On July 12, 2010, the Pre-Trial Chamber applied the standard of evidence stated by the appellate court, and held that there was sufficient evidence to issue a second arrest warrant for the crime of genocide.[93] A second arrest warrant for President al-Bashir was later issued with three added counts of genocide. The new warrant included the Court's conclusion that:
"There are reasonable grounds to believe that (Omar al-Bashir) acted with specific intent to destroy in part the Fur, Masalit and Zaghawa ethnic groups in the troubled Darfur region".
The ICC released a further statement saying that al-Bashir's charges now include "genocide by killing, genocide by causing serious bodily or mental harm and genocide by deliberately inflicting on each target group conditions of life calculated to bring about the group's physical destruction" in three separate counts. The new warrant will act as a supplement to the first, whereby the charges initially brought against al-Bashir will all remain in place, but will now include the crime of genocide which was ruled out initially, pending appeal.

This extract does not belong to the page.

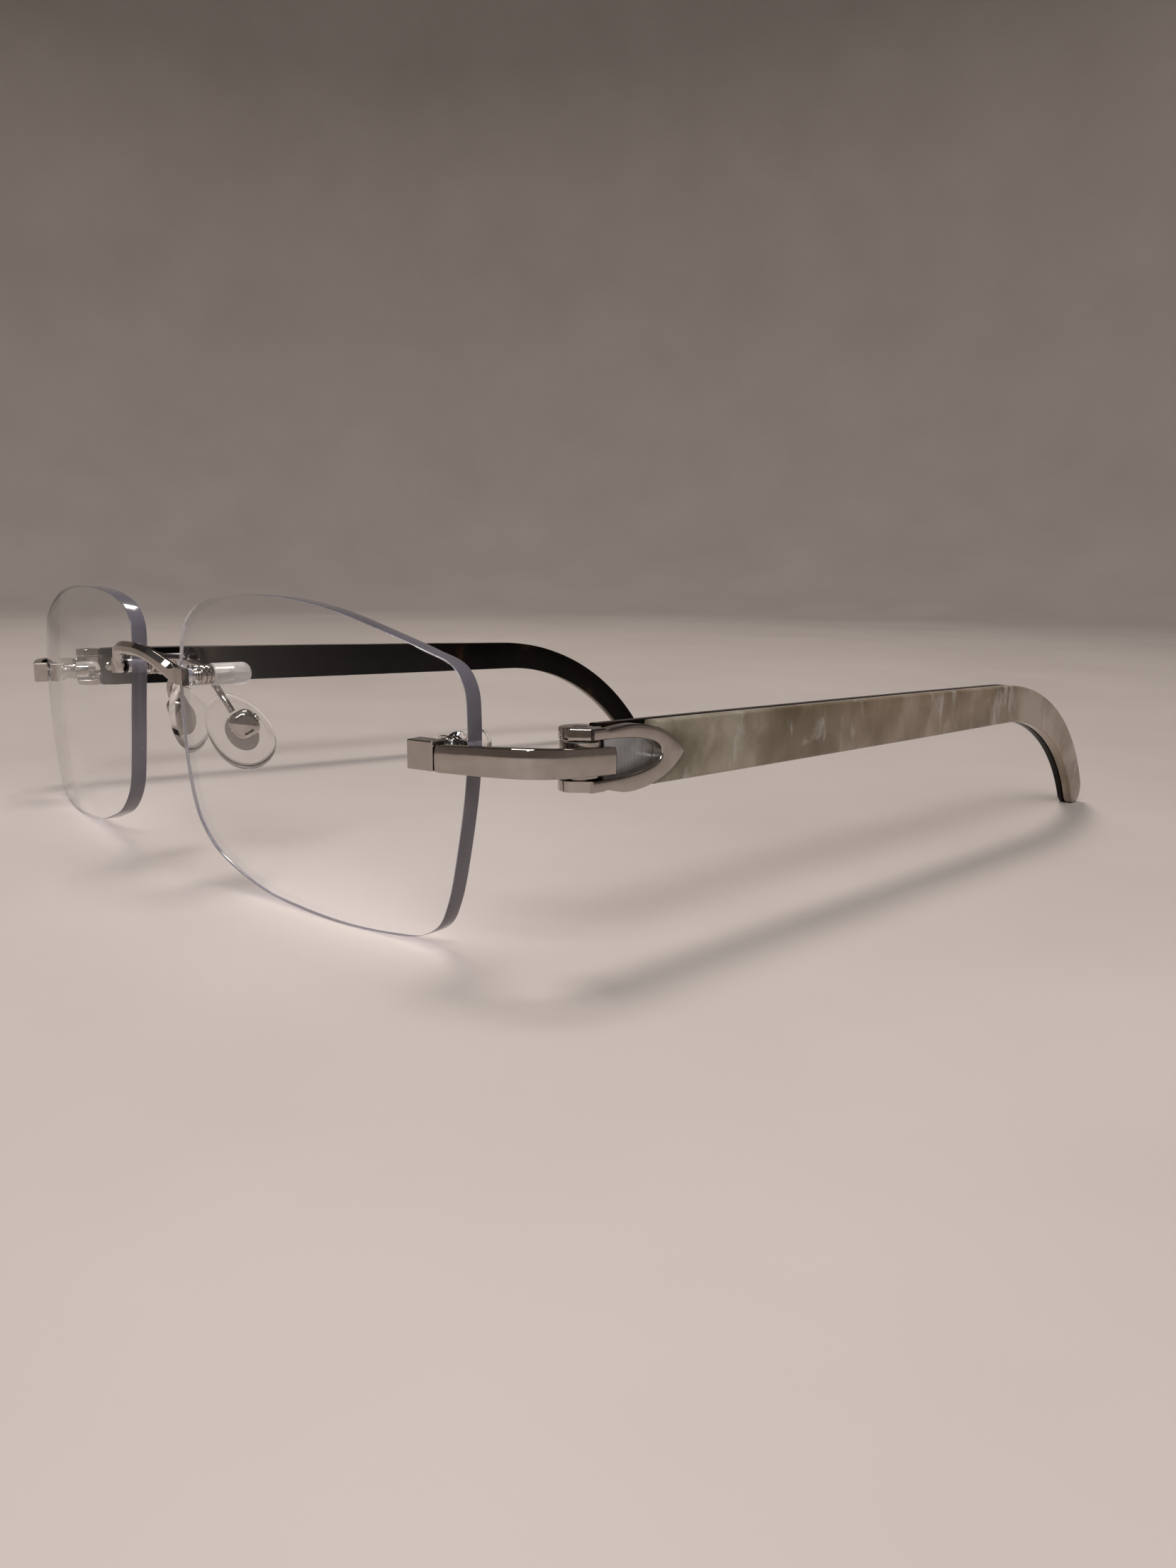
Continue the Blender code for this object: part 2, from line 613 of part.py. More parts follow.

On 28 August 2010 in Nairobi, Kenya chose not to arrest Sudanese President Omar Hassan al-Bashir on International Criminal Court (ICC) charges of genocide when he arrived on Friday for a ceremony for the East African nation’s new constitution. He was escorted into Nairobi’s Uhuru Park, where the signing ceremony was taking place, by Tourism minister Najib Balala. On 28 November 2011, Kenya's High Court Judge Nicholas Ombija ordered the Minister of Internal Security to arrest al-Bashir, "should he set foot in Kenya in the future".